I tell my people, if you wake up and say, 'Aw, I've got to go to Summer Fresh,' then do me a favour and don't walk through those doors. I want people to be passionate about the job that they do because you can feel it in the end product – whether it's a sales call, a developer making a product or somebody on the packing line. Everything should be done with passion.

Q: What family members are involved in the business?

A: My sister is VP of operations. My mum is still very much involved in the processing area. My father is a mechanical engineer who's retired but still puts in his two cents in terms of the design and flow of the operation. I'm extremely close to my sister who lives seven doors away. We vacation together, work together, live and breathe Summer Fresh day in and day out.

Q: What issues do you have with family and staff? They can never be one of the family.

A: We're a family run business, but at the same time we've got a great infrastructure in place. I know that in a lot of other family businesses, it's the family who really calls the shots, but we all have our own job description here. The VP of sales and marketing makes her decisions and our CFO makes his decisions. The family will put a word in but we really have an open minded organization.

We've always been very up front with the employees and make sure that they're rewarded accordingly. We don't have staff profit sharing but if the company does well, then everybody shares in the goodness of how we do. If we don't do well, they don't get bonuses.

Q: Have there been bad years?

A: Some interesting years. Sometimes you're growing at an extremely fast pace, and you get called in to a meeting to be told that, effective in six months, you're not going to be doing business with them. It has nothing to do with your quality or service level or who you are as an organization. It's just a decision that was made and there's no going back. That stumbled us.

If you've got $1-million in sales and you lose 10 per cent of your sales in six months, you're shocked. So you've got to be extremely creative and make up those sales pretty fast. But by being strong and having great employees, we've been able to keep our growth levels at the levels that we've been achieving. I'm very proud of our team.

Q: Was that connected to the economic downturn in 2008/2009?

A: Not at all. Obviously retail and food service were hit hard with the economy, but we've been able to create products to suit particular retailers, food service customers and, at the end of the day the consumers, with a price point that works for them.

Q: What's your strategy?

A: We really monitor the marketplace in both Canada and the U.S. We saw that consumers started to watch their spending in the auto industry area – that would be Windsor, Detroit, moving on into London, Ont. So we saw that stream of what was going on probably about 18 to 24 months ahead of time. When you monitor sales through scan data, you know when something is happening so you're able to react pretty quickly and not get caught.

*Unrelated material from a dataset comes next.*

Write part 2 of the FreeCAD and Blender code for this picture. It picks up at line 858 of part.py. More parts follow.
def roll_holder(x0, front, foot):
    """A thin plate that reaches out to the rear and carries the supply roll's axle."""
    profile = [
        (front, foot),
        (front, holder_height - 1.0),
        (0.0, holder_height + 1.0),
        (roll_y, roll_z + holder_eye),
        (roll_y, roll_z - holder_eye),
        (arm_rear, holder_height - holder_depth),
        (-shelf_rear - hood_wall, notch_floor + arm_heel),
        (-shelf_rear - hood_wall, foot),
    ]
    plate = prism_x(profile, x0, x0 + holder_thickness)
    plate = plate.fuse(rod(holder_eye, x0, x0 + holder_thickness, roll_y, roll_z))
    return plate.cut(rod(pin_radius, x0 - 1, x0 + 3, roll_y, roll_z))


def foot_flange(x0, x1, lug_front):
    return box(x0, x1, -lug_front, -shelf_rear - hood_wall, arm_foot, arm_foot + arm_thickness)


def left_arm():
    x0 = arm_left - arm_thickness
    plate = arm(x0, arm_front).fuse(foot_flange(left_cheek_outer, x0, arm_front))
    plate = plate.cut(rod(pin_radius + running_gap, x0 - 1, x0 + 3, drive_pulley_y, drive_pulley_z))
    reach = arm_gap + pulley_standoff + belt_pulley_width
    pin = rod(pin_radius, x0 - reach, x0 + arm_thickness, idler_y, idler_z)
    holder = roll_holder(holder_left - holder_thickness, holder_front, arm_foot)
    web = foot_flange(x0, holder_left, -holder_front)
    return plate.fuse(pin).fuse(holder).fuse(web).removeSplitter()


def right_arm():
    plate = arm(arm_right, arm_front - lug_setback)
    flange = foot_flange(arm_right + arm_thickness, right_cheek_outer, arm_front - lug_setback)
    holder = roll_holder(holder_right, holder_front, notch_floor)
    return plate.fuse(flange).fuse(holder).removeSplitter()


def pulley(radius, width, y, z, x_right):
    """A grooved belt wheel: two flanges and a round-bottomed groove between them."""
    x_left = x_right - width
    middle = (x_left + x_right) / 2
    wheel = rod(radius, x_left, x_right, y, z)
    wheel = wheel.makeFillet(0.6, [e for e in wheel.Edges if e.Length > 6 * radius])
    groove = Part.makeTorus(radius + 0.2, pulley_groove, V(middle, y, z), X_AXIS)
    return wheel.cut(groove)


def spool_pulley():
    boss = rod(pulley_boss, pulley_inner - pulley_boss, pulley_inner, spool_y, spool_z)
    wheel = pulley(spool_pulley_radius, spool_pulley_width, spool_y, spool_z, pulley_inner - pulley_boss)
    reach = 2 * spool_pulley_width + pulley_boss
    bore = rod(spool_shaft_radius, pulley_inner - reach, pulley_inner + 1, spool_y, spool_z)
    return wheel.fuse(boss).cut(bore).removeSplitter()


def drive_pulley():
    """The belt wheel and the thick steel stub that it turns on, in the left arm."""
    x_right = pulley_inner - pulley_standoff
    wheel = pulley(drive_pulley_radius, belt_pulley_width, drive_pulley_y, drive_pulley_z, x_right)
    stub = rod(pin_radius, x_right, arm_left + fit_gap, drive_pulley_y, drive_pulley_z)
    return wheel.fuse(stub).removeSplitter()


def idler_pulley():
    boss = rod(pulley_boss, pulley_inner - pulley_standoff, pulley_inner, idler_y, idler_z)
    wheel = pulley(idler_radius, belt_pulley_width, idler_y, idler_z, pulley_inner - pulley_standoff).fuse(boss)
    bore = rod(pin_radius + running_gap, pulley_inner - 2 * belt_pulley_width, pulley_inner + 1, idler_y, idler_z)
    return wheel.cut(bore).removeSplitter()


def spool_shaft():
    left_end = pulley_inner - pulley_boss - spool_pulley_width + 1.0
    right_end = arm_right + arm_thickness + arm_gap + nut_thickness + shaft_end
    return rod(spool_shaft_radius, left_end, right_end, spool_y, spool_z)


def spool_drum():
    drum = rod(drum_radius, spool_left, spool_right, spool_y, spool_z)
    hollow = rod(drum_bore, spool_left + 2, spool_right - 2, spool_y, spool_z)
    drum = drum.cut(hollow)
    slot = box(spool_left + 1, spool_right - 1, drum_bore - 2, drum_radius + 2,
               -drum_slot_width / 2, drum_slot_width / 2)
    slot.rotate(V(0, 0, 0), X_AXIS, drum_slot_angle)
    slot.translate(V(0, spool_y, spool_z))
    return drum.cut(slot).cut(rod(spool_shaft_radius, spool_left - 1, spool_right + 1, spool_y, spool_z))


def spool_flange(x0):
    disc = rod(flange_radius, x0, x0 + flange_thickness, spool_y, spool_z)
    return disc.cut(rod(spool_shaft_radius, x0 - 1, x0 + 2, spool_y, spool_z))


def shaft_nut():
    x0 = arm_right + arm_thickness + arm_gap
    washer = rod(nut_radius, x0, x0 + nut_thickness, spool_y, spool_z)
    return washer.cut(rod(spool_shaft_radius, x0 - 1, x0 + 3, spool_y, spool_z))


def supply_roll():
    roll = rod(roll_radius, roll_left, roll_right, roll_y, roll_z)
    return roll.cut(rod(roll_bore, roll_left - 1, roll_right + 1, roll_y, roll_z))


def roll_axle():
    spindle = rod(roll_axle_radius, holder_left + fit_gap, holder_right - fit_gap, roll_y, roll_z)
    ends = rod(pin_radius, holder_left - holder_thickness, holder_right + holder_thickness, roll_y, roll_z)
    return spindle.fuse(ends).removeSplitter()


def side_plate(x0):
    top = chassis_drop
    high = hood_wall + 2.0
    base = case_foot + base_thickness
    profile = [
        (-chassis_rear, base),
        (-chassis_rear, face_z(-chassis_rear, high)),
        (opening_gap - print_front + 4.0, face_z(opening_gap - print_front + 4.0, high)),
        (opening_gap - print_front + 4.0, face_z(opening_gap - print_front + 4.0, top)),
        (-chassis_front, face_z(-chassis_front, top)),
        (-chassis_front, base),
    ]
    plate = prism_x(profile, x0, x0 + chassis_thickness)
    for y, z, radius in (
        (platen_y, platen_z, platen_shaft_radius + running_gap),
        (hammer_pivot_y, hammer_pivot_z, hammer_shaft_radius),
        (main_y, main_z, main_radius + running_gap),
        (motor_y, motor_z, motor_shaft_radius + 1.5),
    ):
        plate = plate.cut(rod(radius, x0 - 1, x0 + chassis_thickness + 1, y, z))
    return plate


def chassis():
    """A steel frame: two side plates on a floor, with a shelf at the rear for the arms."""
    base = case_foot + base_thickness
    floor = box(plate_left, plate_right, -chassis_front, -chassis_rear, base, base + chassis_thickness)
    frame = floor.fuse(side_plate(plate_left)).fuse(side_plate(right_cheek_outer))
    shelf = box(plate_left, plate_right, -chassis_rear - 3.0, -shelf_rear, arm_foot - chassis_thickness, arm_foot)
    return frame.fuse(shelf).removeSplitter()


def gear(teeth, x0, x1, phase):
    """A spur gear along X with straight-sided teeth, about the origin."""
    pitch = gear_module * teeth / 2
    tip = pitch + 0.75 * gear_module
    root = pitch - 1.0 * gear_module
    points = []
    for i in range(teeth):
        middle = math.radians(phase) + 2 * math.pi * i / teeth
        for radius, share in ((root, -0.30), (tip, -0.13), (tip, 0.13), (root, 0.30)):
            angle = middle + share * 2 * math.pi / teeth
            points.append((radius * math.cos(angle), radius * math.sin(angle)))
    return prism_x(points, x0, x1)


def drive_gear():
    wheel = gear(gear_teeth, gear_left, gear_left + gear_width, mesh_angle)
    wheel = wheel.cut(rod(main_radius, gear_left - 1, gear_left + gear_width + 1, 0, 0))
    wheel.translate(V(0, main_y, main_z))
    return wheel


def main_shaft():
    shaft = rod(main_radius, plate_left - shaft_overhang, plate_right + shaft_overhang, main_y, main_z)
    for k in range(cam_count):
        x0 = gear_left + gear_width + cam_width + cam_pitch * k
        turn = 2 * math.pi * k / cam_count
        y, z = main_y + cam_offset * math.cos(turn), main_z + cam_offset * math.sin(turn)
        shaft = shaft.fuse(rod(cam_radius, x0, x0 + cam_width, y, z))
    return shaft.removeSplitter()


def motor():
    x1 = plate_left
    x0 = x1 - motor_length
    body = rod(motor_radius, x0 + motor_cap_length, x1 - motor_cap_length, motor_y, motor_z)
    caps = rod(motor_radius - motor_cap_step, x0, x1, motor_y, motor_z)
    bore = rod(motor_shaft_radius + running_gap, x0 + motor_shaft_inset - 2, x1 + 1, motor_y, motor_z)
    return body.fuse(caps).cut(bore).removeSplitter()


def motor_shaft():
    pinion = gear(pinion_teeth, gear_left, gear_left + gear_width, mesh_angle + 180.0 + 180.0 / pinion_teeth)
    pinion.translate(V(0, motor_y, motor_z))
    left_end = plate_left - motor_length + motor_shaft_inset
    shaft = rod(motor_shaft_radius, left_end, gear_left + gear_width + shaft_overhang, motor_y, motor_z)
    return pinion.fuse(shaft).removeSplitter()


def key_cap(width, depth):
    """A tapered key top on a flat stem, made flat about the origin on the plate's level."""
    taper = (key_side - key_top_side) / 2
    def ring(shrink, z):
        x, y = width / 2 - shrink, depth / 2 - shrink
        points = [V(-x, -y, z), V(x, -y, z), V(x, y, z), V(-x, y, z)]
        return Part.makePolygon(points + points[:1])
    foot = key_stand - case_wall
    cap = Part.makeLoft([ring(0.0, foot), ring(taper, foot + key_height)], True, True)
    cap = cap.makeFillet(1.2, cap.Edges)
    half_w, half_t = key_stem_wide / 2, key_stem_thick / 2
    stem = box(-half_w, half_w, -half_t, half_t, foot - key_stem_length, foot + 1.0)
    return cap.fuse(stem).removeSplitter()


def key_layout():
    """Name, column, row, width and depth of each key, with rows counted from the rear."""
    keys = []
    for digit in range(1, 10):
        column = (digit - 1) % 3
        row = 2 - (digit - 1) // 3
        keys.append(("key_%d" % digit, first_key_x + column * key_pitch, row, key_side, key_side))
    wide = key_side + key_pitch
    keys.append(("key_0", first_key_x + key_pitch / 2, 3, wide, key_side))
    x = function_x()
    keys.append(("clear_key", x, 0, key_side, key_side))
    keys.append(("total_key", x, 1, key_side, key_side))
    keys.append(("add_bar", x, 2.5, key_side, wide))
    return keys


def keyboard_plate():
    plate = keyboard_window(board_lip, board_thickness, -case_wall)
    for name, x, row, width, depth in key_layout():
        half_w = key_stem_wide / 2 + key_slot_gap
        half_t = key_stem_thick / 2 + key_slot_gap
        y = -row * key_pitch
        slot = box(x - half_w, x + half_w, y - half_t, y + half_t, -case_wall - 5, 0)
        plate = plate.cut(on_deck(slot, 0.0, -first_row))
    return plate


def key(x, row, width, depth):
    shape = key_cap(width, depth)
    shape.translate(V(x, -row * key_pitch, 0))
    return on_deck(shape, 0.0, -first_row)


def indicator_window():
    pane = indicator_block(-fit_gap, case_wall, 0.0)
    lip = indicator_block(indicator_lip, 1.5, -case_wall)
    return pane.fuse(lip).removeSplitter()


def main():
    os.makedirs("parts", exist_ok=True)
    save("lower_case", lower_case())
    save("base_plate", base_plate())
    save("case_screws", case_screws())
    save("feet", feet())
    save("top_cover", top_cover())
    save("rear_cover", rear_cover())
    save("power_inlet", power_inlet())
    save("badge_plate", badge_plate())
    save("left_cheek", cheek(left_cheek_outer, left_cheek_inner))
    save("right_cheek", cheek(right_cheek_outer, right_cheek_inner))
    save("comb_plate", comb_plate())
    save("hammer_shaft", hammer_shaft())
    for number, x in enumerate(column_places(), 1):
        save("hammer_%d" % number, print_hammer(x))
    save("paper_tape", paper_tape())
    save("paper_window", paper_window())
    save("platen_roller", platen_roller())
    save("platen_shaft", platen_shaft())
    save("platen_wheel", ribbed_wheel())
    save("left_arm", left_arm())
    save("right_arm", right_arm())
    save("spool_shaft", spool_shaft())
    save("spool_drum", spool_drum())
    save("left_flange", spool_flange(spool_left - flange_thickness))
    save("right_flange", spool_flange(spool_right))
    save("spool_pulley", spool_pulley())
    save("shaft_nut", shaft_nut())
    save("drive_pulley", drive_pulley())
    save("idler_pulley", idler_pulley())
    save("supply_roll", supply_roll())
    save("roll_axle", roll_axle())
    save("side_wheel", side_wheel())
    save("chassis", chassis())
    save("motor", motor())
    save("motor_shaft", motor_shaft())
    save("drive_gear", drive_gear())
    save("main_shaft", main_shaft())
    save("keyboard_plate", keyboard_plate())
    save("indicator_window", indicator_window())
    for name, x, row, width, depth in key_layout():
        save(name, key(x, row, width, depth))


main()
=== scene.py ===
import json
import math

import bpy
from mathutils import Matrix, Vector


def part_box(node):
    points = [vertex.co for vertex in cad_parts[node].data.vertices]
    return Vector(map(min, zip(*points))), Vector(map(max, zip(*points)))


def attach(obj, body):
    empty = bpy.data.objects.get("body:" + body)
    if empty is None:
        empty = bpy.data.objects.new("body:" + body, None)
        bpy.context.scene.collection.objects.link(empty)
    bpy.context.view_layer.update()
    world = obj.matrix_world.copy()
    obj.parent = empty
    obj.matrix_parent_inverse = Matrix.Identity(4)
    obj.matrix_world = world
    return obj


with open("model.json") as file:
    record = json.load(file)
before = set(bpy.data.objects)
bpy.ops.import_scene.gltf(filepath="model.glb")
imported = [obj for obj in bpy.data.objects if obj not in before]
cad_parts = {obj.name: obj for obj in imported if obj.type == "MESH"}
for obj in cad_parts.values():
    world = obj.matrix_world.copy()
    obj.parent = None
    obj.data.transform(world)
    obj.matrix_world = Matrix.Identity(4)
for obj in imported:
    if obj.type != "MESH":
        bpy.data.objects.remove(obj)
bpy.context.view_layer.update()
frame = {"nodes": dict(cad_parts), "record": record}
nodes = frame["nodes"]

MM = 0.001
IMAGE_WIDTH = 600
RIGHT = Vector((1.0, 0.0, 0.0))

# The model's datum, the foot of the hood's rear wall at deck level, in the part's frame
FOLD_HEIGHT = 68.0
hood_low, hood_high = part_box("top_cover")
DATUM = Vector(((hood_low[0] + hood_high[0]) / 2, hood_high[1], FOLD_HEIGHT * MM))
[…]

Q: Where are your markets?

A: Our strength is Canada. We're a Canadian organization. We've probably got about 80 per cent of our sales in Canada and 20 per cent in the U.S. There's a huge opportunity for us in the U.S. It would be nice to see our products across the world, but we're in fresh refrigerated food and our business model as it is now doesn't work for us to ship into Europe, Asia or other continents. So right now we're focused in on North America.

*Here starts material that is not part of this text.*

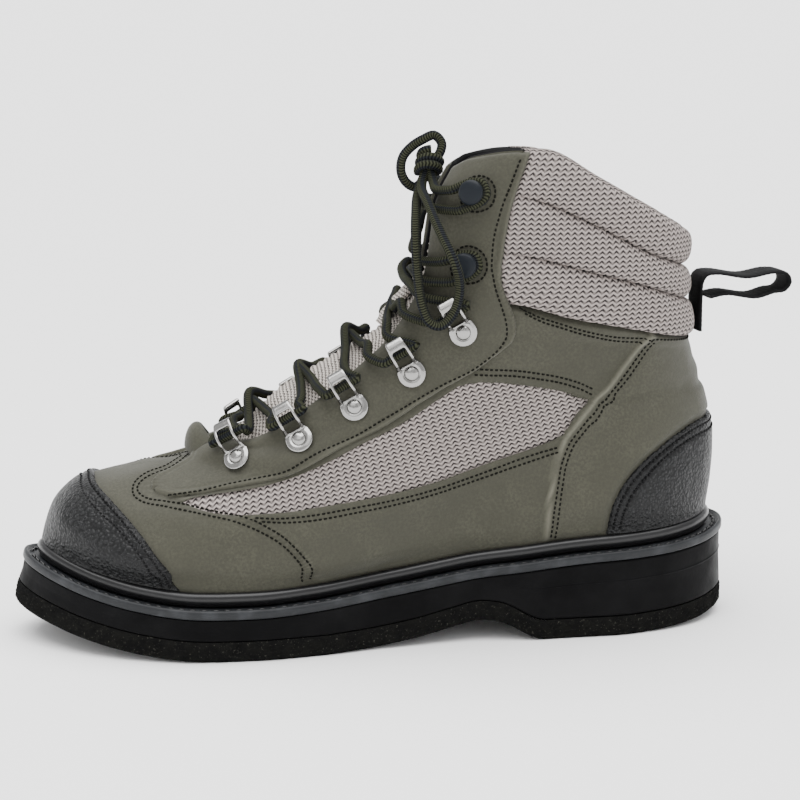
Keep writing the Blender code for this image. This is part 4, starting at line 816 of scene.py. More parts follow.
capEdge = (
    (1.060, 3.58), (1.000, 3.60), (0.966, 3.50), (0.920, 3.34), (0.880, 3.16),
    (0.825, 2.80), (0.790, 2.50), (0.760, 2.14), (0.728, 1.68), (0.700, 1.00),
    (0.684, 0.40))
counterEdge = (
    (-0.06, 4.80), (0.000, 4.82), (0.060, 4.80), (0.143, 4.69), (0.202, 4.29),
    (0.236, 3.77), (0.261, 3.04), (0.273, 2.56), (0.281, 2.04), (0.293, 1.04),
    (0.297, 0.40))
facingEdge = (
    (1.060, 6.70), (1.000, 6.45), (0.962, 6.22), (0.938, 5.80), (0.921, 5.31),
    (0.896, 4.76), (0.869, 4.45), (0.840, 4.30), (0.812, 4.33), (0.795, 4.58),
    (0.779, 4.88), (0.755, 5.29), (0.721, 5.85), (0.690, 6.53), (0.665, 7.15),
    (0.648, 7.85), (0.628, 8.50), (0.602, 9.02), (0.569, 9.42), (0.549, 9.80),
    (0.538, 10.08), (0.543, 10.36), (0.558, 10.66), (0.592, 11.06), (0.628, 11.46),
    (0.646, 11.82), (0.650, 12.20), (0.645, 12.64), (0.637, 13.06), (0.634, 13.60),
    (0.636, 14.0))

capClose = ((0.684, -1.0), (1.3, -1.0), (1.3, 3.58))
counterClose = ((0.297, -1.0), (-0.5, -1.0), (-0.5, 4.80))
eyeClose = ((0.64, 15.0), (1.3, 15.0), (1.3, 6.70))
eyeStitch = (
    (0.816, 4.25), (0.793, 4.71), (0.774, 5.21), (0.729, 6.21), (0.691, 7.49), (0.675, 8.23),
    (0.646, 8.69), (0.614, 9.13), (0.575, 9.49), (0.556, 9.91), (0.556, 10.19), (0.572, 10.54),
    (0.607, 11.00), (0.647, 11.46), (0.672, 11.82), (0.680, 12.20), (0.670, 12.66),
    (0.657, 13.12), (0.654, 13.82))
vampStitchLow = (
    (1.060, 6.00), (0.990, 5.79), (0.957, 5.33), (0.933, 4.83), (0.907, 4.43), (0.881, 4.13),
    (0.856, 3.85), (0.835, 3.77), (0.806, 3.88), (0.774, 3.98), (0.745, 3.97), (0.716, 3.85),
    (0.688, 3.57), (0.657, 3.12), (0.631, 2.68), (0.604, 2.06), (0.580, 1.34), (0.566, 0.64))
vampStitchHigh = (
    (1.060, 6.30), (0.985, 6.06), (0.950, 5.57), (0.917, 4.83), (0.896, 4.45), (0.875, 4.19),
    (0.854, 4.04), (0.835, 4.00), (0.811, 4.10), (0.779, 4.22), (0.750, 4.20), (0.718, 4.09),
    (0.688, 3.85), (0.659, 3.40), (0.633, 2.92), (0.603, 2.24), (0.576, 1.50), (0.558, 0.58))
cuffStitch = (
    (0.566, 10.96), (0.519, 10.84), (0.474, 10.80), (0.399, 10.64), (0.335, 10.54),
    (0.284, 10.62), (0.228, 10.76), (0.140, 10.84), (0.000, 10.90))
cuffStitchLow = (
    (0.550, 10.86), (0.508, 10.74), (0.465, 10.68), (0.394, 10.47), (0.330, 10.31),
    (0.269, 10.37))
arcStitch = (
    (0.566, 9.31), (0.535, 9.23), (0.492, 9.09), (0.439, 8.79), (0.396, 8.45), (0.357, 7.95),
    (0.325, 7.37))
lowStitchHigh = (
    (0.683, 3.87), (0.652, 3.77), (0.620, 3.77), (0.571, 3.87), (0.516, 3.91), (0.487, 3.97),
    (0.439, 4.21), (0.401, 4.43), (0.362, 4.57))
lowStitchLow = (
    (0.672, 3.69), (0.644, 3.59), (0.615, 3.57), (0.569, 3.67), (0.515, 3.71), (0.486, 3.77),
    (0.436, 4.01), (0.398, 4.21), (0.362, 4.39))

# Upper: outer skin in panels, open edges rolled in, and the lining inside
cuff = {"seat": 0.005, "bulge": 0.0045, "rollSeam": 0.0006, "reach": 0.645}
knitTilt = np.radians(16.0)
signed = np.concatenate([-np.linspace(1.0, 0.06, 226), np.linspace(-0.06, 0.06, 29)[1:-1],
                         np.linspace(0.06, 1.0, 226)])
rowLine = np.concatenate([np.linspace(0.0, 1.0, 7)[:-1], np.linspace(1.0, 2.0, 9)[:-1],
                          np.linspace(2.0, 6.0, 31)[:-1], np.linspace(6.0, throatRow, 9),
                          np.linspace(throatRow, rimRow, 66)[1:]])
seenReach = 0.655


def cuffDepth(turn, row):
    return np.where((np.abs(turn) <= seenReach) & (row >= cuffRow - 0.04), cuff["seat"], 0.0)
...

Q: How do you manage your time?

A: It's difficult. I have an eight-and-a-half-year-old daughter. My baby – my daughter – is first and foremost, but up until I had my daughter, Summer Fresh was my baby. So when I gave birth, I wondered, 'how am I going to watch my baby and take care of this business as well?' You learn to juggle and hire great people to help. You learn to pick your battles. You can't be everything to everybody.

I'm a very hands-on mother. I love to spend time with her and get involved her school and activities. Having her at 40 was great for me because with the infrastructure we have in place at Summer Fresh, I'm able to leave early or take that extra day's vacation. But I think I work harder now than I ever have. A typical day would be getting up at five in the morning, going for a run, coming back, taking a shower, making breakfast for my daughter and dropping her off at school. I'm usually in the office about nine.

Q: What's the biggest risk you've ever taken with the business?

A: Trust in people. You have handshake agreements with customers, taking them for face value, and sometimes that doesn't pan out. But nine times out of 10, people come through. I still trust people on a handshake, the old fashioned way of doing business.

Q: What makes you happy?

A: I love going into a retail store and seeing a wall of Summer Fresh products or going to a party or a barbecue and seeing people who don't know who I am digging into our products. It's amazing.

Q: What advice do you have for others in your industry?

A: It's extremely competitive. Competition is good but you need to know what you're getting yourself into. It's not a nine to five job. It's not about bring the company to $X-million and then selling it off. It's about a lifestyle that you have to decide on for yourself. When I'm on vacation, I'll go into restaurants and stores to see what products are out there, who's the competition. You've really got to know your stuff in terms of your market and whether you're making the next salad or dip that's out there. To create a company starting with zero sales and take it to the next level, you've got to be living and breathing it all the time. You have to be extremely passionate about it.

Q: Do you want to see the company stay in the family?

A: We're the No. 1 brand in Canada for ready prepared salads and dips, so we're very proud of it. Do we want to see it continue as the No. 1 brand? Absolutely. Are my daughter or nieces ready to take it over? They're too young so I really can't say. If they have the right mindset, the right brains for it – then with pleasure. We'll see.